今週末の競馬の見どころは言わずもがな。
アーモンドアイと
サートゥルナーリアが激突する
天皇賞・秋。この一戦は近年でも屈指のベストバウトになるだろうと誰もが思っている。記者もそうだ。これは現地で見るべきレースと判断し、京都から当日輸送で東京競馬場へ向かう。
サートゥルナーリアの1週前追いにピンとくるものがなかったのは少し気になるが、そんなことも含めて週末までの時間を有意義に使いたい。そして、頂上決戦にふさわしい天気になってくれることを切に願っている。
そんな
天皇賞・秋に
マカヒキ、
ユーキャンスマイル、
ワグネリアンの3頭を出走させる友道キュウ舎は、1か月後のJCに
エタリオウと
シュヴァルグランを追加させ、なんと5頭出しを予定しているという。先週の
菊花賞を勝った
ワールドプレミアもラインアップに加わってくるわけで、この路線における層の厚さは現役屈指と思えるが、これはキュウ舎の目指すべきビジョンが明確なために起こること。

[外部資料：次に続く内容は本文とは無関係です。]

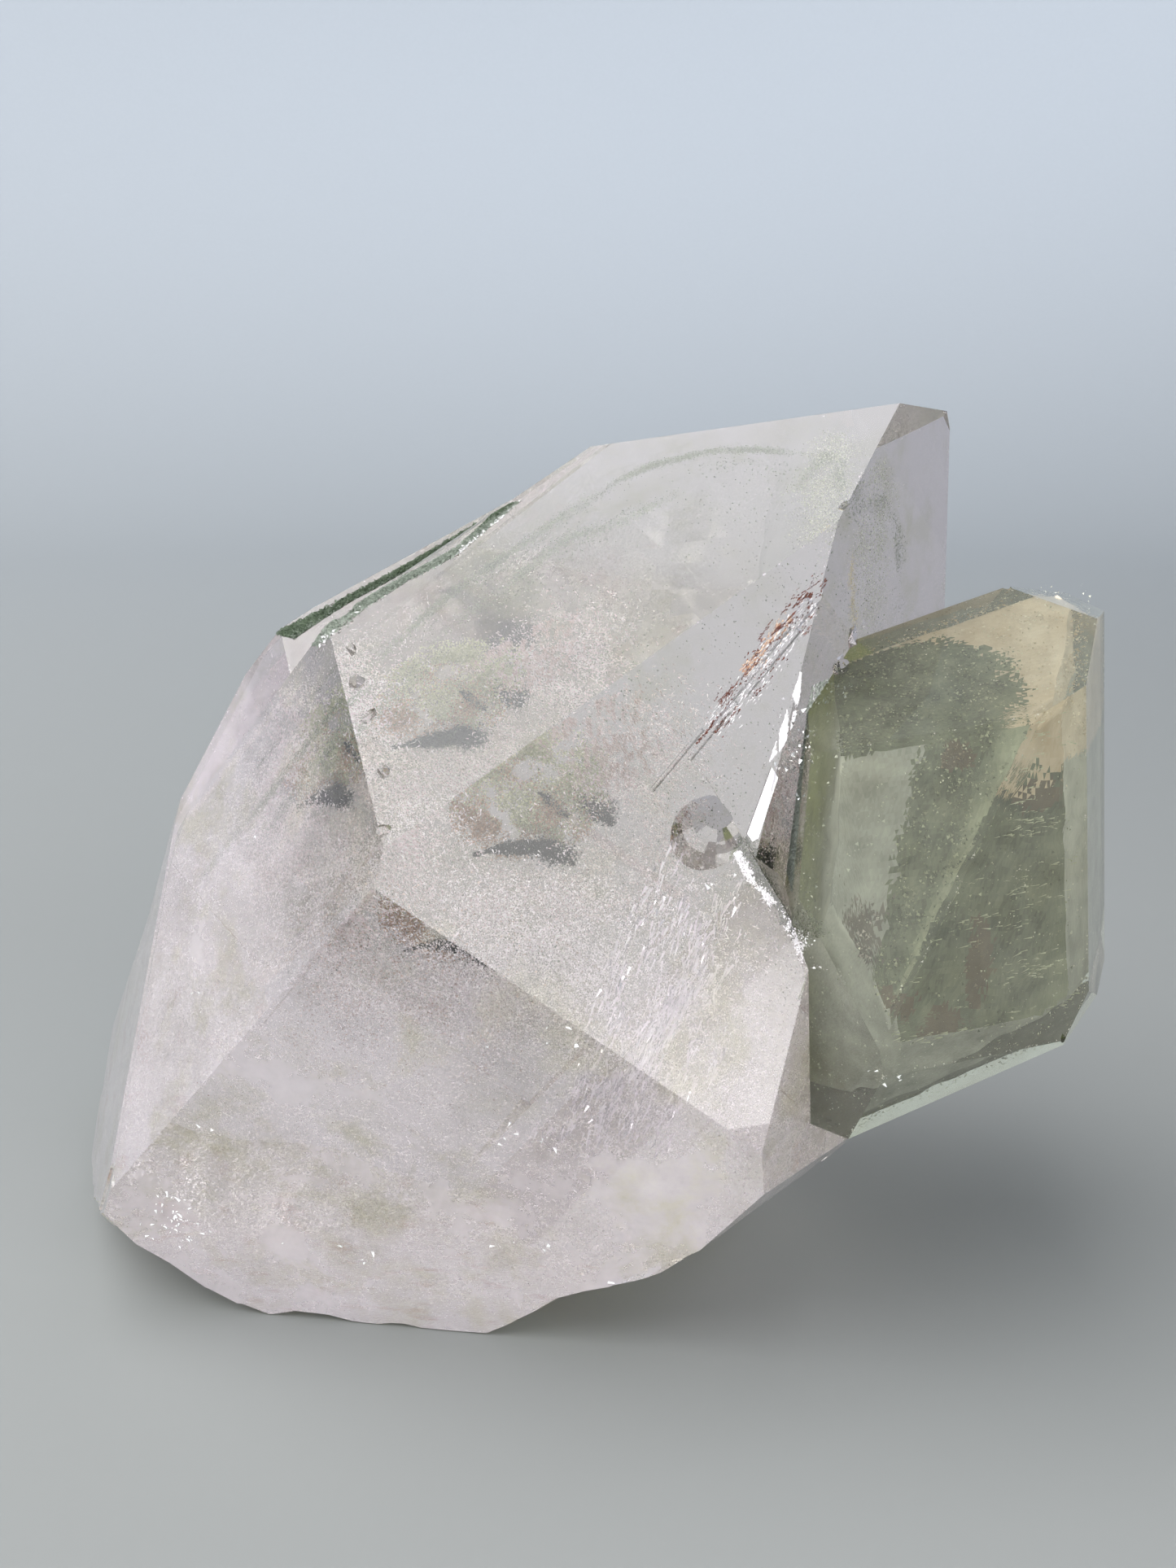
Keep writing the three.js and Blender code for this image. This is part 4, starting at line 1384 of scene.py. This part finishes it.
@dataclass
class Contact:
    """Where the two crystals meet on the front: a step painted bright as a highlight, a white wedge, ruffles
    with a painted sheen, and a seam.
    """

    faces: Point = (0.3, -0.93, 0.22)
    lift: float = 0.02
    step: Line = ((25.5, -28.5, 74.2), (26.3, -28.2, 72.9), (24.0, -30.8, 66.6), (23.3, -31.1, 66.3),
                  (22.7, -31.1, 67.2))
    step_lift: float = 0.12
    # Tones of the painted highlight, one for each of the step's three triangles.
    highlight_tones: Point = (0.2, 0.5, 0.9)
    wedge_top: Point = (28.9, -25.2, 84.2)
    wedge_low: Point = (25.3, -28.5, 74.9)
    wedge_bulge: Point = (6.5, 2.0, -1.0)
    wedge_count: int = 5000
    panel_faces: Point = (0.85, -0.52, -0.05)
    panel_corner: Point = (25.8, -28.6, 60.0)
    panel_up: Point = (4.6, 7.0, 22.0)
    panel_across: Point = (4.0, 6.4, 0.0)
    panel_run: Point = (0.25, 0.1, 1.0)
    panel_count: int = 16000
    band: Line = ((22.3, -31.9, 66.5), (24.6, -32.2, 62.0), (27.6, -33.0, 58.0), (29.2, -34.0, 56.0))
    band_spread: Point = (0.55, 0.0, 0.3)
    band_count: int = 5200
    rim: Line = ((21.5, -32.5, 65.7), (23.3, -33.0, 62.6), (25.7, -33.1, 59.7), (28.8, -34.2, 56.1),
                 (30.1, -34.8, 52.6))
    rim_count: int = 2600

    def step_highlight_patch(self) -> None:
        """Builds the flat step where the two crystals meet, a narrow five-cornered face painted bright as a
        highlight.
        """
        corners = np.array(self.step) + self.step_lift * np.array(self.faces)
        triangles = np.array([(0, 1, 2), (0, 2, 3), (0, 3, 4)])[:, ::-1]
        make_piece("painted_step_highlight", corners, triangles, STEP_HIGHLIGHT.material(), np.array(self.highlight_tones))

    def build(self, surface: Surface) -> None:
        """Builds the wedge, the ruffles and the seam.

        Args:
            surface: the body's surface.
        """
        rng = np.random.default_rng(48)
        outward = unit(np.array(self.faces))
        self.wedge(outward, rng, surface)
        self.ruffles(rng, surface)
        self.seam(outward, rng, surface)

    def wedge(self, outward: Array, rng: np.random.Generator, surface: Surface) -> None:
        """Builds the whitish wedge beside the contact's upper end.

        A place is v of the way up from the low end, plus u times v times (1 - v) of the bulge.

        Args:
            outward: the way the surface faces there.
            rng: source of random numbers.
            surface: the body's surface.
        """
        u, v = rng.random(self.wedge_count)[:, None], rng.random(self.wedge_count)[:, None]
        top, low = np.array(self.wedge_top), np.array(self.wedge_low)
        place = low + v * (top - low) + u * (1 - v) * v * np.array(self.wedge_bulge)
        place = thinned(place, ramp(cloud(place * np.array([1.6, 1.0, 0.4]), 1.2, 83), 0.25, 0.6), rng)
        Flakes(0.08, 0.4, 0.3, 0.3).strew("contact_wedge", surface.land(place, outward, self.lift), outward,
                                          MILK, rng, unit(low - top))

    def ruffles(self, rng: np.random.Generator, surface: Surface) -> None:
        """Builds ruffled green quartz on the narrow face turned towards the side crystal, and white streaks
        that paint its silvery sheen as a highlight.

        Args:
            rng: source of random numbers.
            surface: the body's surface.
        """
        aside = unit(np.array(self.panel_faces))
        u, v = rng.random(self.panel_count)[:, None], rng.random(self.panel_count)[:, None]
        strip = np.array(self.panel_corner) + v * np.array(self.panel_up) + u * np.array(self.panel_across)
        green = rng.random(self.panel_count) < ramp(cloud(strip, 2.4, 86), 0.0, 0.4)
        streaky = ramp(cloud(strip * np.array([1.5, 1.5, 0.35]), 1.3, 87), 0.55, 0.75)
        lit = rng.random(self.panel_count) < 0.3 * streaky
        for name, chosen, lift, finish, size in (
            ("contact_haze", green, self.lift, CONTACT_HAZE, Flakes(0.08, 0.3, tilt=0.4)),
            ("contact_painted_sheen", lit, 3 * self.lift, MILK, Flakes(0.08, 0.6, 0.2, 0.3)),
        ):
            size.strew(name, surface.land(strip[chosen], aside, lift), aside, finish, rng,
                       np.array(self.panel_run))

    def seam(self, outward: Array, rng: np.random.Generator, surface: Surface) -> None:
        """Builds the dark green band along the contact, half a millimetre deep, and its white ragged edge.

        Args:
            outward: the way the surface faces there.
            rng: source of random numbers.
            surface: the body's surface.
        """
        place = on_line(self.band, (len(self.band) - 1) * rng.random(self.band_count))
        place = place + rng.normal(size=(self.band_count, 1)) * np.array(self.band_spread)
        place = surface.land(place, outward, -0.5)
        place = place + rng.exponential(0.7, (len(place), 1)) * np.array([0.0, 1.0, 0.0])
        Flakes(0.06, 0.22).strew("contact_green", place, np.zeros(3), CONTACT_CHLORITE, rng, within=surface)
        ragged = on_line(self.rim, (len(self.rim) - 1) * rng.random(self.rim_count))
        ragged += (rng.normal(size=(self.rim_count, 1)) * 0.28 - 0.2) * np.array([1.0, 0.0, 0.5])
        ragged = thinned(ragged, ramp(cloud(ragged, 0.8, 84), 0.3, 0.6), rng)
        Flakes(0.05, 0.25, 0.5, 0.5).strew("contact_edge", surface.land(ragged, outward, self.lift), outward,
                                           MILK, rng)


# The side crystal's inclusions

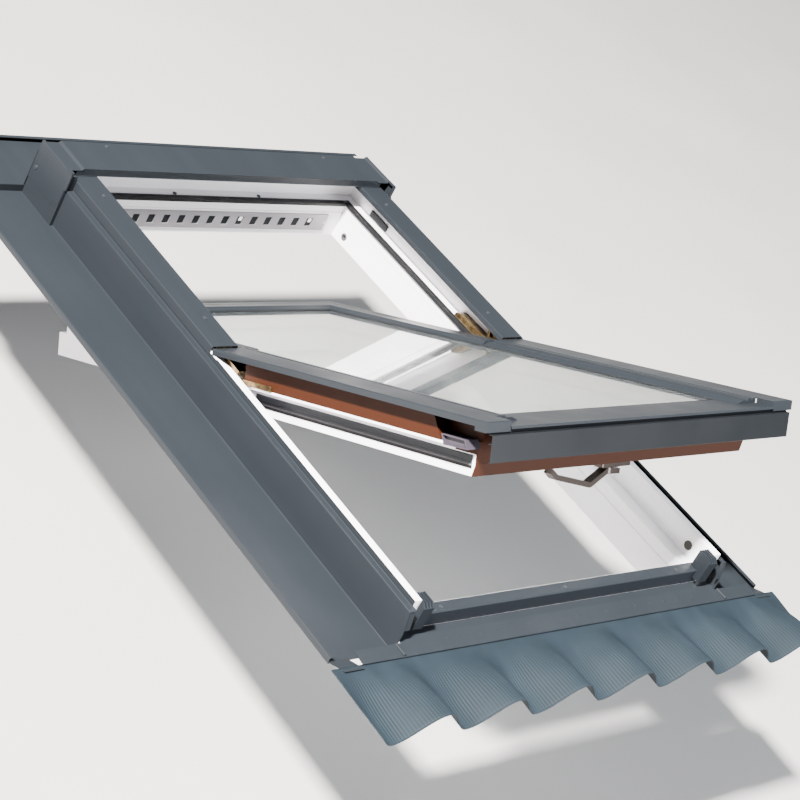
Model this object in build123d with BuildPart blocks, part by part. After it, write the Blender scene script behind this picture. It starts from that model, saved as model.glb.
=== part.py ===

「うちのキュウ舎に入ってくる馬は中・長距離のレースを意識したタイプが多いので、最終的に出走するレースがかぶってしまうんです。その状況で最多勝を狙うことは難しい。だから意識しているのは最多勝ではなく、最多賞金のほうになりますね」と大江助手。
“多頭数出しは
グランプリ名物”と言われていた時期があった池江キュウ舎も似たようなもので、狙っているのは常にダービーを頂点とした芝の中・長距離レース。これにトレーナーは「勝利数だけを考えれば、短距離タイプやダート馬を入れたほうが簡単とは思う。でも、うちのキュウ舎に預けてくれるオーナーはダービーや
有馬記念を勝ちたいと思っているわけだからね。それに応えようとした結果が多頭数出しになった」と説明していた。この2キュウ舎のワンツーになった先週の
菊花賞は必然――とするのは後付けにもほどがあるだろうか。
最終目標であるGIは多頭数出しになってしまうが、それまでのレース、特に賞金加算が必要な2歳戦は“使い分け”が基本的な戦術。記者の担当キュウ舎で言えば、角居キュウ舎も2歳の勝ち上がり率が高いキュウ舎だが、ここも当たり前のように“使い分け”をしながら賞金を加算させていく。今週のOP萩S(京都芝外1800メートル)は登録段階で7頭しかいないレースだが、前述した3キュウ舎は管理馬をきっちりとスタンバイ。まずはここで“イチ抜け”を狙っているわけだ。
当初は
エカテリンブルクこそが主役と思っていたのだが、「大物感があった入キュウ当初と違い、現在は背中を反りながら走るような、少し修正が必要な走りになっているんです。意識的に強めの負荷をかけているので、この状況を乗り越えて強くなっていってもらいたい」と大江助手のトーンがひと息なのであれば、デビュー前の評価よりもはるかに素晴らしいパフォーマンスを見せた
ヴィースバーデンのほうに注目してみたい。
「軽い芝で良さが出たんでしょうけど、それにしても前走は切れましたよね。気難しい面もそこまで見せなかったですし、直線が平坦の京都も良さそうです」と辻野助手。人気的にもおいしいのはコチラではないだろうか。